Police Commissioner Charles H. Ramsey has defended his department's highest OT-earning employees. They are homicide detectives and homicide supervisors, who consistently dominate the top of the OT earners' list.

"If working the case, I don't want you to go home," Ramsey told Philly.com last year, adding that homicide detectives, particularly those working the overnight shift, often "go beyond their tour of duty" in investigating killings.

Four police officers made more than $100,000 in overtime alone in 2014. Three of those detectives -- John Harkins, Levi Morton and James Pitts -- also broke six figures in 2013.

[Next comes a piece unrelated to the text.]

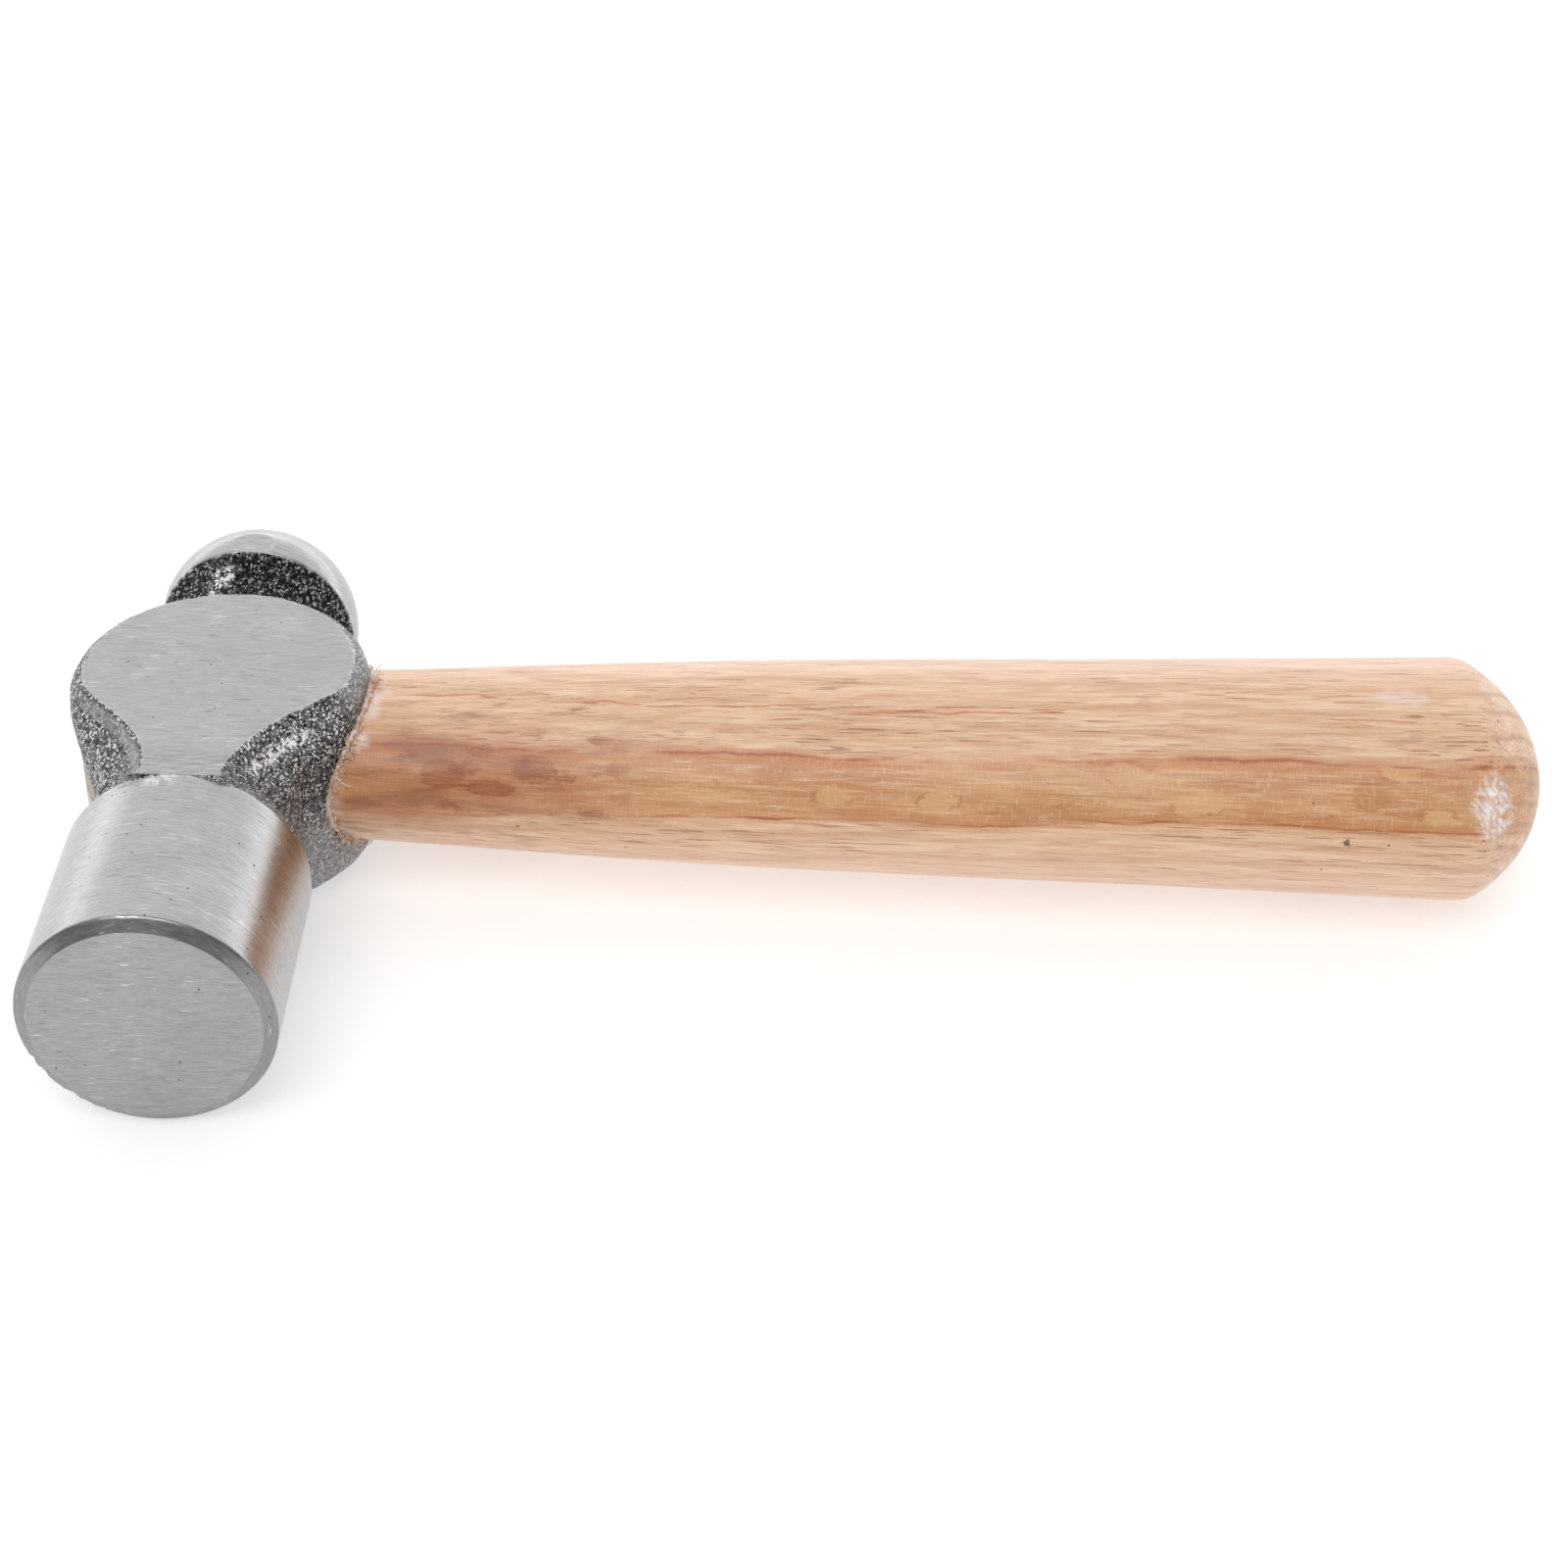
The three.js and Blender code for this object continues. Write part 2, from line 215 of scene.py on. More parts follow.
def finish_material(shader, links, values):
    """Connects what varies, and sets what is the same all over."""
    for name, wire in links.items():
        wire.tree.links.new(wire.socket, shader.inputs[name])
    for name, value in values.items():
        shader.inputs[name].default_value = value


# %% [markdown]
# Most finishes are made like paint: one colour over the whole piece, and others laid over it where a mask
# says so. A mask runs from 0, where nothing changes, to 1.

# %% Layers of colour


def layered(colour, layers):
    """Lays colours over the first one. Each layer is a mask, how strong it is, and its colour."""
    for mask, strength, over in layers:
        colour = (mask * strength).blend(colour, over)
    return colour


def grey(value, blue=0.0):
    """A grey of this brightness, as the light sees it, with a trace of blue if asked."""
    return (value, value, value + blue, 1)


# A dull dark grey, for the dark hairs and for the painted shade on the ground ramp.
DULL_AND_SHADED_STEEL = grey(0.16, 0.002)
print("dull steel is", DULL_AND_SHADED_STEEL)

# %% [markdown]
# ## Bright steel
# The poll and the ball are turned on a lathe, and the cheeks and the striking face are ground on a belt.
# All four show the lay of the tool: fine, nearly parallel scratches. A noise pattern squeezed hard in one
# direction makes such scratches. On the poll, the ball and the cheeks they are fine along Y, so they run
# round the turned parts and across the cheeks. On the face they are fine along Z.
#
# Brightness comes from the light and the scratches, so the colour only changes a little. Single scratches,
# the hairs, stand out bright or dark. A few dark specks are tiny pits left in the forging. Worn edges are
# brighter, partly from wear and partly as a painted highlight along them, and the ground ramp next to the
# poll gets painted shade, broken into streaks like coarse grinding: the mesh carries those two as painted
# values.

# %% Bright steel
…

Topping the overtime list in 2014 was another detective, Donald Marano, who raked in about $104,000, bringing his total pay to nearly $180,000, according to the payroll data.

OT's benefits

The city has said it is trying to curb costs by hiring fewer workers, leading to savings in salaries, health benefits and other areas, even if that strategy leads to employees logging more overtime hours.

"There are benefits of using overtime," McDonald wrote in an email, noting that using OT instead of new employees "does not trigger the array of benefits."

In the police department, though, nearly all employees -- in 2014, 88.5 percent of them -- got at least some overtime pay.

"Due to us not having a full 6,500 [sworn officers], some of the overtime is paid for with the money that would have paid for those salaries," Stanford said, reiterating the department's desired personnel size. "Therefore, our city residents aren't just eating this increase in overtime."

More than 2,500 in the department earned $10,000 or more in overtime last year.

That overtime can boost workers, particularly police and fire personnel, to near the top of the city payroll: Fifteen of the 50 workers with highest total earnings last year were ranked among the most well-paid only because they raked in tens of thousands of dollars in overtime.